Salgueiro Maia “dizia de si próprio que tinha estado implicado no 25 de Abril”. E daí o título do filme O Implicado que estreou há dois anos. Como é que se viu a si e ao capitão Salgueiro Maia no filme?
“Em relação à minha pessoa, teve muito pouco a ver, mas não me incomoda nada. Há uns dias, encontrei uma senhora da minha terra, Minde, que me tinha visto no filme e que achou que eu não era nada assim. Eu acho que est6e tipo de filme não devia ser ficcionado, porque quem vai ser não sabe o que é verdade e o que é ficção. E há ali muita ficção. Uma amiga nossa disse-me há uns tempos para transmitir a quem fez o filme que o Maia era bem melhor do que aquilo que aparece no filme”.
Um homem alegre e e que gostava de estar com os amigos

E como era o Maia?
“O Maia, como tratavam os amigos, era uma pessoa alegre, que gostava e estar com os amigos. Tinha humor e gostava de cantar. Juntávamo-nos em nossa casa e havia sempre um amigo com o acórdeão, outro tocava viola e trazia as músicas do Coro de Santarém, e o Maia cantava ou tocava tambores africanos. Eram uns serões muito animados. Tinhamos também um grupo de amigos que faziam connosco as festas de passagem de ano, carnaval e fazíamos passeios pelo país. Ele era o líder que organizava essas viagens ao pormenor. Todos os anos fazíamos uma viagem ao estrangeiro com amigos, e normalmente fazíamos campismo. E foi assim até 1991, ano em que fomos fazer uma viagem pela Holanda e Alemanha, a nossa última viagem”.

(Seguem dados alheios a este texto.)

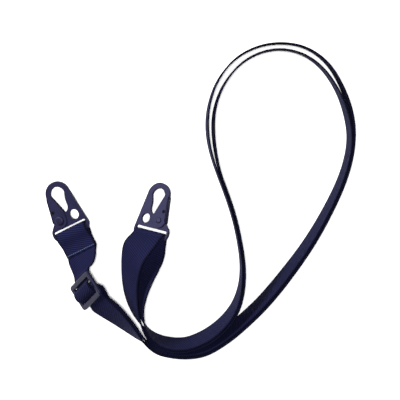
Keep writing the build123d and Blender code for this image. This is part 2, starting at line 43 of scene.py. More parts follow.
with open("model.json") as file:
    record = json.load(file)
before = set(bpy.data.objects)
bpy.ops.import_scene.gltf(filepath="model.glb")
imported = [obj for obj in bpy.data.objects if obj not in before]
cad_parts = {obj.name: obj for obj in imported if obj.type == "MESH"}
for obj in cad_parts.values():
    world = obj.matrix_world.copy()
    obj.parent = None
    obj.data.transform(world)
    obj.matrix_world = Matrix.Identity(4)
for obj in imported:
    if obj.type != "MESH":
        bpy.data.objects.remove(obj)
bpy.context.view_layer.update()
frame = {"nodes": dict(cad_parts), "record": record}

Em 1989, foi-lhe diagnosticada uma doença cancerosa que, apesar das intervenções cirúrgicas, o vitimaria a 4 de abril de 1992.
Ainda em vida, em 1983, foi condecorado com a Grã Cruz da Ordem da Libherdade pelo Presidente Ramalho Eanes. A título póstumo, foi condecorado com o grau de Grande-Oficial da Antiga e Muito Nobre Ordem Militar da Torre e Espada, do Valor, Lealdade e Mérito, a 28 de junho de 1992, e em 2007 a Medalha de Ouro de Santarém.
Foi agraciado a título póstumo pelo Presidente Marcelo Rebelo de Sousa, com a Grã-Cruz da Ordem do Infante D. Henrique, a 25 de abril de 2016, tendo a condecoração sido entregue à viúva a 30 de junho de 2016, véspera do dia em que completaria 72 anos de vida.
“Não queria qualquer reconhecimento para ele, queria era ver o País progredir”
Salgueiro Maia “não estava à espera de qualquer reconhecimento, o que ele queria, concerteza, é que isto corresse tudo bem, que Portugal fosse melhorando e não houvesse problemas tão graves como os que ainda sssistimos. Pore exemplo, a corrupão era uma coisa que mexia muito com ele”, afirma Natércia. Sublinha, no entanto, que “nestes 50 anos muita coisa boa foi feita e Portugal hoje não tem nada a ver com o que era antes do 25 de Abril. As pessoas é que têm uma memória muito curta. E melhorar o país está nas nossas mãos, o 25 de abril não tem culpa nenhuma daquilo que somos incapazes de fazer para melhorarmos a vida das pessoas”.
Portugal hoje está incomparavelmente melhor do que há 50 anos
Claro que o 25 de Abril valeu a pena. E Natércia Maia dá, como bom exemplo do progresso do país nestes 50 anos, a educação. “Quando fiz a 4.ª classe na minha escola em minde, eramos apenas quatro meninas, e eu só continuei porque a professora conseguiu convencer os meus pais de que eu era boa aluna e era pena não continuar a estudar. Na altura, havia poucas escolas públicas, tinha de escolher entre Santarém e Leiria, e acabei por ir para um colégio privado em Torres Novas. Meus pais eram operários nas fábricas de Minde e tiveram de gerir muito bem para pagar o colégio. Era para me tornar professora primária, pois numa visita à Giesteira, uma aldeia próxima que na altura era muito pobre, as pessoas viviam sem condições nenhumas, e eu senti um espírito de missão, para ajudar aquelas crianças, talvez por influência das freiras. Em vez disso, acabei por prosseguir os estudos na Univerdade de Lisboa, concluí o curso de matemática, e depois vim como professora de matemática para o Liceu de Santarém. Entretanto, voltei há uns tempos, à aldeia da Giesteira e não tem nada a ver com aquilo que havia há 50 anos, hoje as pessoas vivem muito melhor”.